Moreover, a cascade of structural rearrangements of highly conserved motifs that facilitate receptor activation was observed in the NK2R receptor (Fig. 1n). Differences in the agonist- and antagonist-binding pockets further led to conformational changes in the “toggle switch”. The angular change in P265^6.50 and the deflection of W263^6.48 caused the intracellular end of TM6 of NKA-bound NK2R to expand outward. This conformational change further led to opening of the PIF motif and activation of the receptor for G protein binding. Another hallmark conformational change was found to occur in the DRY motif of which the side chain of R131^3.50 swings up to form an electrostatic interaction with Y217^5.58 of TM5. A previous study showed that after NK1R activation, E78^2.50 moves down and interacts with N301^7.49 and N50^1.50 to regulate the electrostatic interaction between Y305^7.53 of the motif NPxxY and R130^3.50.⁸ However, the structural comparison showed that E78^2.50 was replaced by D79^2.50 in NK2R. In addition, N303^7.49 moved upwards after receptor activation to reshape the electrostatic interaction with D79^2.50, rendering Y307^7.53 unable to interact with R131^3.50 (Fig. 1n; Supplementary Fig. S5). Despite the different patterns of NPxxY motifs in NK1R and NK2R, neither of them undergoes an inward movement at the intracellular end of TM7, unlike other class A family GPCRs (Supplementary Fig. S6)^10,11. This may reveal the different activation of the tachykinin receptor family.

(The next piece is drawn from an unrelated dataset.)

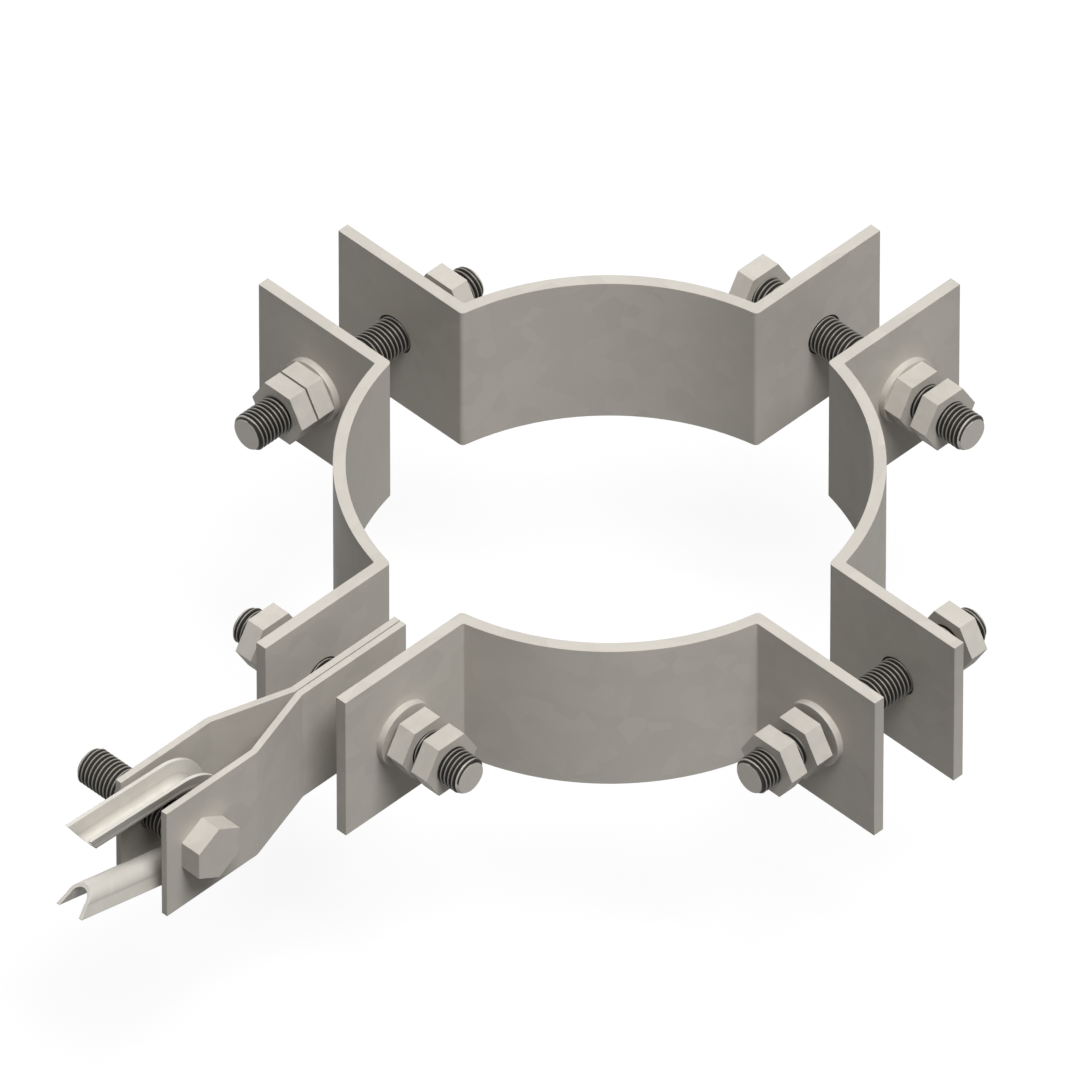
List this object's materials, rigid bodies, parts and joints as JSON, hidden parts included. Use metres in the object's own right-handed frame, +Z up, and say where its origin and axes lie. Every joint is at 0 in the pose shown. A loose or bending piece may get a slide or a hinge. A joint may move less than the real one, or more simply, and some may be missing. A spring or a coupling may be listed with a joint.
{
  "type": "pole band",
  "caption": "Bent flat steel bars drawn round a pole by threaded studs through paired ears, with a hinged fork link that holds an open grooved thimble on a bolt.",
  "frame": {"origin": "on the pole's axis at the band's lower edge", "axes": "+Z up the pole, +X to the viewer's right, +Y to the rear; the fork link points to -X and -Y"},
  "size_m": [0.3597, 0.3631, 0.07],
  "materials": {
    "band_steel": "satin galvanised",
    "stud_steel": "satin galvanised",
    "washer_steel": "satin galvanised",
    "nut_steel": "satin galvanised",
    "fork_steel": "satin galvanised",
    "fork_bolt_steel": "satin galvanised",
    "thimble_steel": "satin galvanised"
  },
  "bodies": {
    "band": {"band_back": "band_steel", "band_front": "band_steel", "band_left": "band_steel", "band_right": "band_steel", "locknut_back_left_by_back": "nut_steel", "locknut_back_left_by_left": "nut_steel", "locknut_back_right_by_back": "nut_steel", "locknut_back_right_by_right": "nut_steel", "locknut_front_left_by_front": "nut_steel", "locknut_front_left_by_left": "nut_steel", "locknut_front_right_by_front": "nut_steel", "locknut_front_right_by_right": "nut_steel", "nut_back_left_by_back": "nut_steel", "nut_back_left_by_left": "nut_steel", "nut_back_right_by_back": "nut_steel", "nut_back_right_by_right": "nut_steel", "nut_front_left_by_front": "nut_steel", "nut_front_left_by_left": "nut_steel", "nut_front_right_by_front": "nut_steel", "nut_front_right_by_right": "nut_steel", "stud_back_left": "stud_steel", "stud_back_right": "stud_steel", "stud_front_left": "stud_steel", "stud_front_right": "stud_steel", "washer_back_left_by_back": "washer_steel", "washer_back_left_by_left": "washer_steel", "washer_back_right_by_back": "washer_steel", "washer_back_right_by_right": "washer_steel", "washer_front_left_by_front": "washer_steel", "washer_front_left_by_left": "washer_steel", "washer_front_right_by_front": "washer_steel", "washer_front_right_by_right": "washer_steel"},
    "link": {"fork_arm_by_front": "fork_steel", "fork_arm_by_left": "fork_steel", "fork_bolt": "fork_bolt_steel"},
    "thimble": {"thimble": "thimble_steel"}
  },
  "joints": [
    {"name": "link_swing", "type": "hinge", "parent": "band", "child": "link", "pos_m": [-0.09758, -0.09758, 0.035], "axis": [0.7071, -0.7071, 0], "range_deg": [-40, 40]},
    {"name": "thimble_swing", "type": "hinge", "parent": "link", "child": "thimble", "pos_m": [-0.16723, -0.16723, 0.035], "axis": [0.7071, -0.7071, 0], "range_deg": [-90, 90]}
  ]
}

In summary, the cryo-EM structure of the NK2R–G_q/NKA complex was determined at a resolution of 2.7 Å. Comparing the structure of NK2R–G_q/NKA with the previously reported structure of NK1R–G_q/SP, shows that the residue Lys2 of NKA may play a critical role by interacting with ECL2 of NK2R, but no such interaction between corresponding residue Lys3 of SP with ECL2 of NK1R was observed. The position 1 residue of NKA is replaced from a proline in SP to a histidine in NKA, allowing it to interact with T173 on ECL2, which further stabilizes the binding of NKA. The differences mainly account for the preferential binding of NKA to NK2R compared to the binding of SP to NK1R. Furthermore, the intracellular surface of TM7 does not move inward but remains in an inactive conformation, which may represent the different activation of the tachykinin receptor family. Combined with structural and functional studies, our data reveal a framework for understanding the activation of NK2R by its preferential endogenous neuropeptide NKA, which will be helpful for the further development of more efficient therapies against diseases associated to NK2R.